I have never thought the huge marble statue of Dante, which
overlooks the scene, a work of the last refinement; but, as it
stood there on its high pedestal, chin in hand, frowning down on
all this cheap foolery, it seemed to have a great moral
intention. The carriages followed a prescribed course--through
Via Ghibellina, Via del Proconsolo, past the Badia and the
Bargello, beneath the great tessellated cliffs of the Cathedral,
through Via Tornabuoni and out into ten minutes' sunshine beside
the Arno. Much of all this is the gravest and stateliest part of
Florence, a quarter of supreme dignity, and there was an almost
ludicrous incongruity in seeing Pleasure leading her train
through these dusky historic streets.
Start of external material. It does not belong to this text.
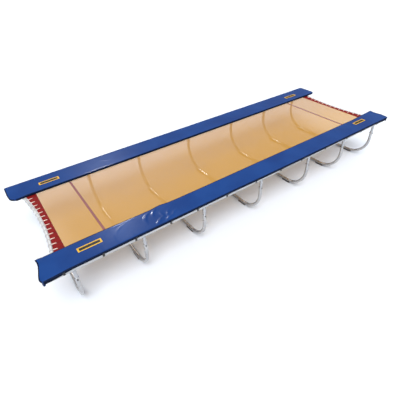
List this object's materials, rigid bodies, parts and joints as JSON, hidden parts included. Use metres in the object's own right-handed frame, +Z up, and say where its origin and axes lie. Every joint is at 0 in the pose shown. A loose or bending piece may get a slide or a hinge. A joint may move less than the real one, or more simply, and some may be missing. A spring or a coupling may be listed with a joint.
{
  "type": "tumbling track",
  "caption": "Long low trampoline track: a sprung mesh bed between two padded rails on U-shaped floor hoops.",
  "frame": {"origin": "on the floor, at the middle of the track", "axes": "+X along the track, +Y across it towards the far side, +Z up"},
  "size_m": [5.98, 2, 0.7408],
  "materials": {
    "rail_steel": "bright zinc",
    "end_tube_steel": "light grey powder coat",
    "plug_plastic": "moulded",
    "bolt_steel": "dark zinc",
    "stub_chrome": "bright drawn tube",
    "hoop_steel": "satin zinc",
    "foot_rubber": "ribbed",
    "strap_webbing": "woven webbing",
    "loop_rubber": "textile covered",
    "bed_mesh": "woven mesh",
    "marking_tape": "woven tape",
    "end_band_fabric": "heavy webbing",
    "rod_steel": "drawn bar",
    "hem_webbing": "woven webbing",
    "pad_vinyl": "coated vinyl fabric",
    "pad_foam": "open foam",
    "underside_fabric": "coarse backing",
    "label_print": "printed film"
  },
  "bodies": {
    "frame": {"near_side_rail": "rail_steel", "far_side_rail": "rail_steel", "rail_plugs": "plug_plastic", "left_end_tube": "end_tube_steel", "right_end_tube": "end_tube_steel", "end_tube_flanges": "rail_steel", "flange_bolts": "bolt_steel", "near_leg_stubs": "stub_chrome", "far_leg_stubs": "stub_chrome", "floor_hoop_1": "hoop_steel", "floor_hoop_2": "hoop_steel", "floor_hoop_3": "hoop_steel", "floor_hoop_4": "hoop_steel", "floor_hoop_5": "hoop_steel", "floor_hoop_6": "hoop_steel", "floor_hoop_7": "hoop_steel", "hoop_bolts": "bolt_steel", "hoop_nuts": "bolt_steel", "rubber_feet": "foot_rubber", "near_lacing_bar": "rail_steel", "near_bar_lugs": "rail_steel", "near_pad_straps": "strap_webbing", "near_side_loops": "loop_rubber", "far_lacing_bar": "rail_steel", "far_bar_lugs": "rail_steel", "far_pad_straps": "strap_webbing", "far_side_loops": "loop_rubber", "left_end_loops": "loop_rubber", "right_end_loops": "loop_rubber"},
    "bed": {"jumping_bed": "bed_mesh", "left_marking_line": "marking_tape", "left_end_band": "end_band_fabric", "left_end_rod": "rod_steel", "right_marking_line": "marking_tape", "right_end_band": "end_band_fabric", "right_end_rod": "rod_steel", "near_edge_hem": "hem_webbing", "near_hem_rod": "rod_steel", "far_edge_hem": "hem_webbing", "far_hem_rod": "rod_steel"},
    "near_pad": {"near_pad_cover": "pad_vinyl", "near_pad_foam": "pad_foam", "near_pad_underside": "underside_fabric", "near_pad_corner_flaps": "pad_vinyl", "near_pad_labels": "label_print"},
    "far_pad": {"far_pad_cover": "pad_vinyl", "far_pad_foam": "pad_foam", "far_pad_underside": "underside_fabric", "far_pad_corner_flaps": "pad_vinyl", "far_pad_labels": "label_print"}
  },
  "joints": [
    {"name": "bed_bounce", "type": "slide", "parent": "frame", "child": "bed", "axis": [0, 0, -1], "range_m": [0, 0.3], "stiffness_N_per_m": 4000, "springref_m": -0.0353, "deforming": ["near_side_loops", "far_side_loops", "left_end_loops", "right_end_loops"]},
    {"name": "near_pad_flip", "type": "hinge", "parent": "frame", "child": "near_pad", "pos_m": [0, -1, 0.714], "axis": [1, 0, 0], "range_deg": [0, 260]},
    {"name": "far_pad_flip", "type": "hinge", "parent": "frame", "child": "far_pad", "pos_m": [0, 1, 0.714], "axis": [-1, 0, 0], "range_deg": [0, 260]}
  ]
}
It was most uncomfortably
cold, and in the absence of masks many a fair nose was
fantastically tipped with purple. But as the carriages crept
solemnly along they seemed to keep a funeral march--to follow an
antique custom, an exploded faith, to its tomb. The Carnival is
dead, and these good people who had come abroad to make merry
were funeral mutes and grave-diggers. Last winter in Rome it
showed but a galvanised life, yet compared with this humble
exhibition it was operatic. At Rome indeed it was too operatic.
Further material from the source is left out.